H4 — The Americas Manufacturing Vacuum becomes a strategic liability if current tariff structure persists beyond 2027
`Americas Manufacturing Vacuum --[amplifies, w=8]--> US Tariff Asymmetry` means the current advantage is structurally dependent on policy continuity, not operational capability. If tariff policy reverses or competitors establish Western Hemisphere capacity, the vacuum becomes a gap rather than an amplifier. Testable: track Inditex capex announcements in Latin America and competitor nearshoring moves in Mexico/Central America.

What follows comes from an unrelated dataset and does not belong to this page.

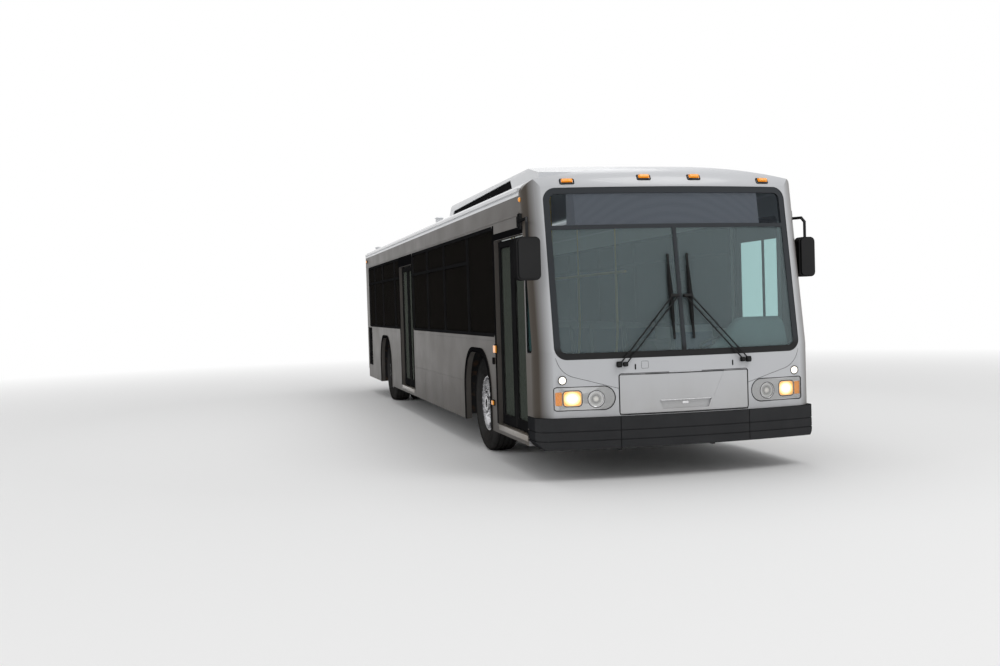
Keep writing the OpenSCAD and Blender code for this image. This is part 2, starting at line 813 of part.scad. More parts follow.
// Small lamps on the sides, as [side, X, height, length, height of the lens].
side_marker_x = front_axle_x + arch_half + 285;
side_lamps = [for (side = [-1, 1], lamp = [
    [side_marker_x, 1100, 90, 70], [side_marker_x - 155, 563, 60, 40], [rear_joint + 150, 2420, 70, 40]
]) concat([side], lamp)];
// Clearance lamps on the brow, as [distance from the centre line, angle up the brow's round].
brow_lamps = [[247, 33], [966, 26]];
module marker_lamps() {
    color(amber) {
        both_sides() for (lamp = brow_lamps) on_brow(lamp[0], lamp[1]) translate([seat_gap, 0, 0]) {
            translate([0, -50, -17]) cube([12, 100, 34]);
            translate([11, -42, -12]) cube([16, 84, 24]);
        }
        for (lamp = side_lamps) on_side(lamp[0]) translate([lamp[1], half_w, lamp[2]]) {
            translate([-lamp[3] / 2 - 8, seat_gap, -lamp[4] / 2 - 8]) cube([lamp[3] + 16, 8, lamp[4] + 16]);
            translate([-lamp[3] / 2, 7, -lamp[4] / 2]) cube([lamp[3], 14, lamp[4]]);
        }
    }
}

mirror_h = 366;
mirror_arm_z = 2255;
// A straight tube with a ball at each end, the step from which bent tubes are made.
module rod(from, to, d) {
    $fn = 24;
    way = to - from;
    flat = norm([way[0], way[1]]);
    translate(from) rotate([0, atan2(flat, way[2]), atan2(way[1], way[0])]) cylinder(d = d, h = norm(way));
    for (end = [from, to])
        translate(end) sphere(d = d + blend);
}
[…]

H5 — Garment automation deployment speed will determine whether vertical integration deepens or commoditizes
`Garment Automation Horizon --[could_reinforce, w=7]--> Inditex Vertical Integration` vs. `Sewbot Garment Automation --[undermines, w=6.5]--> Proximity Manufacturing Cluster`. These two edges describe opposite outcomes from the same technology. The determining variable is whether automation favors existing integrated operators (reinforcing) or new entrants without legacy nearshore infrastructure (disrupting). Testable: track Sewbot/equivalent commercial contract announcements by operator type (incumbent vs. entrant) 2026–2030.

H6 — The Scope 3 Emissions Gap is the highest-probability source of reputational compounding
`Inditex Greenwashing Risk --[triggered_by, w=9]--> Scope 3 Emissions Gap` and `Gen Z Discovery Paradox --[amplifies, w=8]--> Inditex Greenwashing Risk`. The combination of regulatory disclosure (EU DPP measuring emissions) and Gen Z social discovery pathways creates a mechanism where emissions data, once surfaced, reaches the core customer demographic through the same channels Inditex uses for brand exposure. Testable: track NGO/media citations of Inditex Scope 3 data versus Scope 1+2 data 2025–2027.